I was headed back to where I was before I had even started down the road: I really don’t care.
Then the other day, I saw this TikTok, and it affirmed where I’d already been heading: I really don’t care. Furthermore, I personally want to not have this as a point of power that the cis have over me.
I needed to get to the point of breathing on my own to know that I was making a decision for myself, not because I was trying to make cis people comfortable.
So I’ve changed my pronouns to “they/any”.
What this means is that, if you really don’t know what to use but you want to validate my nonbinary status, “they” is fine.
But feel free to use “she” or “he”. Or “it”. Or a neopronoun. Or my name. Or switch it up. Whatever feels right to you at the time.
If there’s a neopronoun you’re thinking of using for yourself, feel free to use it for me to see how it sounds. That might feel less weird than talking about yourself in the third person. “Clio is cool. I saw ver at the bar last night, and ve talked about vis cat.” Honestly, I’d be flattered to be used as part of your own exploration.
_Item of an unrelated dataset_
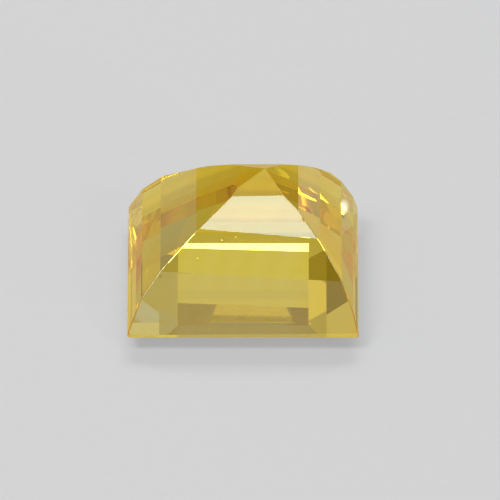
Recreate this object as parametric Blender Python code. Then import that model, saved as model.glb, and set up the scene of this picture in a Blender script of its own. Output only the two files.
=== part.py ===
"""Yellow sapphire, a loose stone in a square step cut, lying on its table with its point up.

The stone is one crystal. It starts as a block, and every facet is one flat cut that takes away
the crystal outside its plane, as on a faceting machine. Each of the four sides has a narrow
steep facet at the girdle, four step facets rising to the point, the flat girdle wall and two
crown facets that lead down to the table. The steps are cut by hand: their edges stand at other
heights on each side, and some run slightly askew.

Origin: the middle of the girdle square, down on the surface that the table lies on.
+Z points up through the pavilion, -Y is the front, +X the right side.
"""

import math

import bmesh
import bpy
from mathutils import Vector

MM = 0.001

# Girdle, the widest outline: a square with straight sides
GIRDLE_HALF = 2.00 * MM
GIRDLE_THICKNESS = 0.07 * MM

# Crown, below the girdle as the stone lies: the height of the girdle's upper edge above the
# table, and for each side, in mm, the table's edge and the edge between the two crown facets,
# as its distance out from the middle and its drop below the girdle
CROWN_HEIGHT = 0.37 * MM
TABLE_EDGES = {"front": 1.13, "back": 1.15, "left": 1.13, "right": 1.14}
CROWN_EDGES = {
    "front": (1.54, 0.24),
    "back": (1.40, 0.26),
    "left": (1.45, 0.20),
    "right": (1.45, 0.20),
}

# Pavilion, above the girdle: the four edges of each side's steps, from the lowest up, in mm.
# Each has its distance out from the middle of the stone and its height above the girdle
STEP_EDGES = {
    "front": ((1.90, 0.17), (1.46, 0.85), (0.97, 1.43), (0.48, 1.86)),
    "back": ((1.88, 0.31), (1.53, 0.99), (0.93, 1.56), (0.51, 1.87)),
    "left": ((1.76, 0.53), (1.43, 0.92), (0.81, 1.45), (0.09, 1.93)),
    "right": ((1.92, 0.30), (1.71, 0.79), (1.34, 1.30), (0.96, 1.68)),
}

# The point of the stone, from the middle of the girdle's upper edge, in mm
CULET = (0.39, 0.04, 2.09)

# Turn of each facet of a side about the upright axis, from the girdle up, in degrees
STEP_TURNS = {
    "front": (-0.3, -0.3, 0.2, 1.3, 1.1),
    "back": (0.0, 0.2, 1.3, 0.3, 0.0),
    "left": (0.0, 0.0, 0.0, 0.0, 0.0),
    "right": (0.0, 0.0, 0.0, 0.0, 0.0),
}

# Directions in which the four sides face, in degrees from +X
SIDE_AZIMUTHS = {"front": -90.0, "back": 90.0, "left": 180.0, "right": 0.0}

# Points closer than this are one corner
MEET = 0.010 * MM

# Body colour and polish
SAPPHIRE_COLOUR = (0.88, 0.66, 0.12, 1.0)
SAPPHIRE_IOR = 1.766
SAPPHIRE_ROUGHNESS = 0.02


def outward(azimuth):
    """The level direction that an azimuth names."""
    angle = math.radians(azimuth)
    return Vector((math.cos(angle), math.sin(angle), 0.0))


def block():
    """The rough block, a little larger than the finished stone on every side."""
    stone = bmesh.new()
    size = 3.0 * GIRDLE_HALF
    bmesh.ops.create_cube(stone, size=size)
    bmesh.ops.translate(stone, verts=stone.verts[:], vec=(0.0, 0.0, 0.4 * size))
    return stone


def cut(stone, point, normal):
    """One flat cut: takes away what lies outside the plane and closes the stone with a facet."""
    everything = stone.verts[:] + stone.edges[:] + stone.faces[:]
    result = bmesh.ops.bisect_plane(
        stone, geom=everything, dist=0.0, plane_co=point, plane_no=normal, clear_outer=True)
    rim = [part for part in result["geom_cut"] if isinstance(part, bmesh.types.BMEdge)]
    if rim:
        bmesh.ops.edgeloop_fill(stone, edges=rim)


def facet(stone, azimuth, lower, upper, turn=0.0):
    """A cut on one side through two points of its profile, each (distance out, height)."""
    out = outward(azimuth)
    low = out * lower[0] + Vector((0.0, 0.0, lower[1]))
    high = out * upper[0] + Vector((0.0, 0.0, upper[1]))
    level = outward(azimuth + 90.0 + turn)
    cut(stone, low, level.cross(high - low).normalized())


def cut_pavilion(stone, side):
    """The steep girdle facet and the four steps of one side, from the girdle up to the point."""
    azimuth = SIDE_AZIMUTHS[side]
    point = Vector(CULET)
    profile = [(GIRDLE_HALF, CROWN_HEIGHT)]
    profile += [(out * MM, CROWN_HEIGHT + height * MM) for out, height in STEP_EDGES[side]]
    profile.append((outward(azimuth).dot(point) * MM, CROWN_HEIGHT + point.z * MM))
    for lower, upper, turn in zip(profile, profile[1:], STEP_TURNS[side]):
        facet(stone, azimuth, lower, upper, turn)


def cut_crown(stone, side):
    """The two crown facets of one side, from the girdle down to the table."""
    azimuth = SIDE_AZIMUTHS[side]
    girdle_bottom = CROWN_HEIGHT - GIRDLE_THICKNESS
    out, drop = CROWN_EDGES[side]
    crown_edge = (out * MM, girdle_bottom - drop * MM)
    facet(stone, azimuth, crown_edge, (GIRDLE_HALF, girdle_bottom))
    facet(stone, azimuth, (TABLE_EDGES[side] * MM, 0.0), crown_edge)


def sapphire_material():
    """Clear yellow corundum with a polished surface."""
    material = bpy.data.materials.new("sapphire")
    material.use_nodes = True
    shader = material.node_tree.nodes["Principled BSDF"]
    shader.inputs["Base Color"].default_value = SAPPHIRE_COLOUR
    shader.inputs["Metallic"].default_value = 0.0
    shader.inputs["Roughness"].default_value = SAPPHIRE_ROUGHNESS
    shader.inputs["IOR"].default_value = SAPPHIRE_IOR
    shader.inputs["Transmission Weight"].default_value = 1.0
    material.diffuse_color = SAPPHIRE_COLOUR
    return material


def sapphire():
    """The whole stone, cut side by side."""
    stone = block()
    cut(stone, Vector((0.0, 0.0, 0.0)), Vector((0.0, 0.0, -1.0)))
    for side, azimuth in SIDE_AZIMUTHS.items():
        cut(stone, outward(azimuth) * GIRDLE_HALF, outward(azimuth))
        cut_crown(stone, side)
        cut_pavilion(stone, side)
    bmesh.ops.remove_doubles(stone, verts=stone.verts[:], dist=MEET)
    bmesh.ops.recalc_face_normals(stone, faces=stone.faces[:])
    mesh = bpy.data.meshes.new("sapphire")
    stone.to_mesh(mesh)
    stone.free()
    mesh.materials.append(sapphire_material())
    node = bpy.data.objects.new("sapphire", mesh)
    bpy.context.scene.collection.objects.link(node)
    return node


def main():
    for old in list(bpy.data.objects):
        bpy.data.objects.remove(old, do_unlink=True)
    sapphire()


main()
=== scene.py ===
"""Finish, floor, light and camera for a loose yellow sapphire lying on its table.

The facets come from the frame. Here the stone gets its worn edges, the pits and the small chip in
its polish, the ground girdle, its clear yellow body and its colour zones. Softboxes, lamps, cards
and boards stand and lie round it, and its facets throw them back.
"""

import math

import bmesh
import bpy
from mathutils import Euler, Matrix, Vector


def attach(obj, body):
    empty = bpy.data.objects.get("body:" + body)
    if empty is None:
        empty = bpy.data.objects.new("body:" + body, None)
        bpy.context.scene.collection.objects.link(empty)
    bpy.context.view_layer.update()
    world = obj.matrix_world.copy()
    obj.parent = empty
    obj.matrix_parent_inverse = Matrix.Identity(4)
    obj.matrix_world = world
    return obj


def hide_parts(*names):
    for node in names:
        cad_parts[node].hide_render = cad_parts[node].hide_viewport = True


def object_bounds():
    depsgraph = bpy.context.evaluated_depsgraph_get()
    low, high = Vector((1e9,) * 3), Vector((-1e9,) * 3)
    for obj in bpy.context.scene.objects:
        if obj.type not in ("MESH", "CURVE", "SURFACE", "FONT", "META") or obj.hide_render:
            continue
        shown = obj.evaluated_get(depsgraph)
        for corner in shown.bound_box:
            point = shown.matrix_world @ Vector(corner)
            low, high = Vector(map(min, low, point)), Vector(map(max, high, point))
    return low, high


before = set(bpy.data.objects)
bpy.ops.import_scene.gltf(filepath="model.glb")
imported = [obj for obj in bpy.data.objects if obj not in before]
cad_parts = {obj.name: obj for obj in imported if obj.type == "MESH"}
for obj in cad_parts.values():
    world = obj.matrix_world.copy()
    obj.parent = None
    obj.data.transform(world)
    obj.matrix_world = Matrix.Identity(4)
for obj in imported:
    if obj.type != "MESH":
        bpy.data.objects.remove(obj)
cad_low, cad_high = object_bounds()

MM = 0.001


# Colours of light and card

WHITE = (1.0, 1.0, 1.0)
COOL = (0.78, 0.93, 1.0)
AMBER = (1.0, 0.88, 0.45)
ORANGE = (1.0, 0.60, 0.20)
SKY = (0.42, 0.40, 1.0)
GREEN = (0.15, 1.0, 0.10)
PALE_BLUE = (0.88, 0.94, 1.0)
BLUE = (0.12, 0.16, 1.0)
DEEP_BLUE = (0.0, 0.06, 1.0)
WARM_WHITE = (1.0, 0.97, 0.84)
BLACK = (0.0, 0.0, 0.0)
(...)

And sometimes it’s validating to me to be seen as a woman, for that matter. A man… eh, not so much, so if you want to have a pronoun to avoid, avoid “he”; if you want to have a traditional singular pronoun that won’t make your English teacher cry, use “she”. Seriously, though, “he” is fine, too.
So: You do you. I’ll do me. It’s all good.
[1] The savvy psychological sort might notice that the “I don’t care” side is in the first person and the “yes you do” side is in the second person, and yes, I noticed.